McCain had been in solitary confinement for nine months. He began talking with his fellow prisoners. A guard shouted at him, "No talking!"

"F . . . you!" McCain replied. "This isn't Christmas. This is a propaganda show." With that, McCain was returned to his cell. His captors resumed beating him.

The story of McCain's 5 1/2 years as a prisoner is compelling enough. On October 26th, 1967, Lieut Cdr McCain began his 23rd bombing mission over Vietnam, his mission the destruction of a power plant in central Hanoi.

A surface-to-air missile hit his plane, shearing off the right wing, and he ejected into a lake. Both of his arms and one leg were broken. An angry mob gathered and beat him, and he was delivered to the Hanoi Hilton, where he endured beatings and torture, including a stint strung up by ropes tied to his broken arms. Denied medical attention, McCain was near death, but was saved by two fellow prisoners.
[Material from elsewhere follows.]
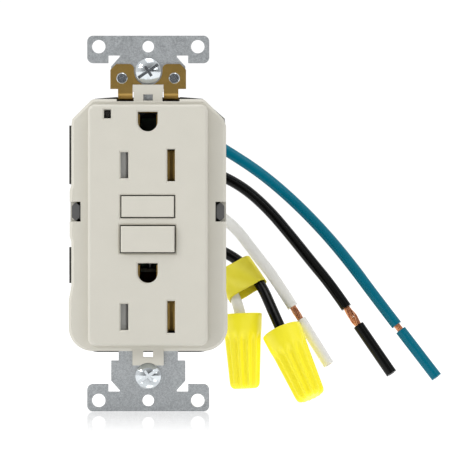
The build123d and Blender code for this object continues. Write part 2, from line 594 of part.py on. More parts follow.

Today he still cannot raise his arms above his head.

But it is the story of one incident during his capture that many feel defines McCain the man, as well as Senator McCain, the politician who is campaigning on themes of honour and honesty. The US Military Code of Conduct contends that prisoners must be released in the order in which they were captured. McCain's captors soon learned that he was the son and grandson of two decorated navy admirals. s capture, his father Admiral Jack McCain was named commander of all US forces in the Pacific.

Sensing a propaganda coup, the North Vietnamese offered him early release. Despite the urging to accept by fellow prisoners concerned about his health, McCain refused unless other prisoners serving longer were also released. That refusal earned him two years of solitary confinement.

The same sense of honour that would compel a man to endure additional torture remains with McCain today. Many say it is the reason he is running for president, that it is the reason he is fierce in his desire to remove special interests and big money from their central role in American elections.

But it takes more than a good, even heroic, story to connect with voters. It is the fact that McCain, though underfunded and out-organised by the front-runner, George W. Bush, has managed to beat Bush in New Hampshire and is threatening to upset the pundit predictions that is catching fire.

McCain was born in a naval hospital in the Panama Canal Zone on August 29th, 1936. Like his father and grandfather, he joined the navy and began a military career. Like them also, he was not a particularly good student and was known as a rascal. He volunteered for duty in Vietnam at the height of the war.

After his release as a POW, McCain went through a difficult period, a period that by his own admission involved womanising and the end of his first marriage. Yet his first wife remains a loyal supporter today.

He moved to Washington and took a job as the navy's liaison to the Senate. When he met Cindy Hensely, the daughter of a wealthy Arizona businessman 18 years his junior, he moved to Phoenix and went to work for her father. They married in 1980.

When a congressional seat opened up in Phoenix, McCain ran and won. By 1986, when the legendary maverick conservative, Barry Goldwater, announced his retirement, McCain was ready for the Senate. It is interesting to note that by 1998, his third term in the Senate, he was re-elected in Arizona with 70 per cent of the vote. He won 65 per cent of the women's vote, 55 per cent of the Hispanic vote, and even 40 per cent of the Democratic vote.

Today McCain says he wants to be president, but that he will be just fine if he is not. He has built a respectable record of legislation in the Senate. He seems more comfortable on the campaign trail, surrounded nearly 20 hours a day by people asking him questions, than any other candidate. His marriage is solid, to the point where he jokes that he and Cindy will be divorcing soon on the ground that he has discovered "she doesn't love me as much as I do".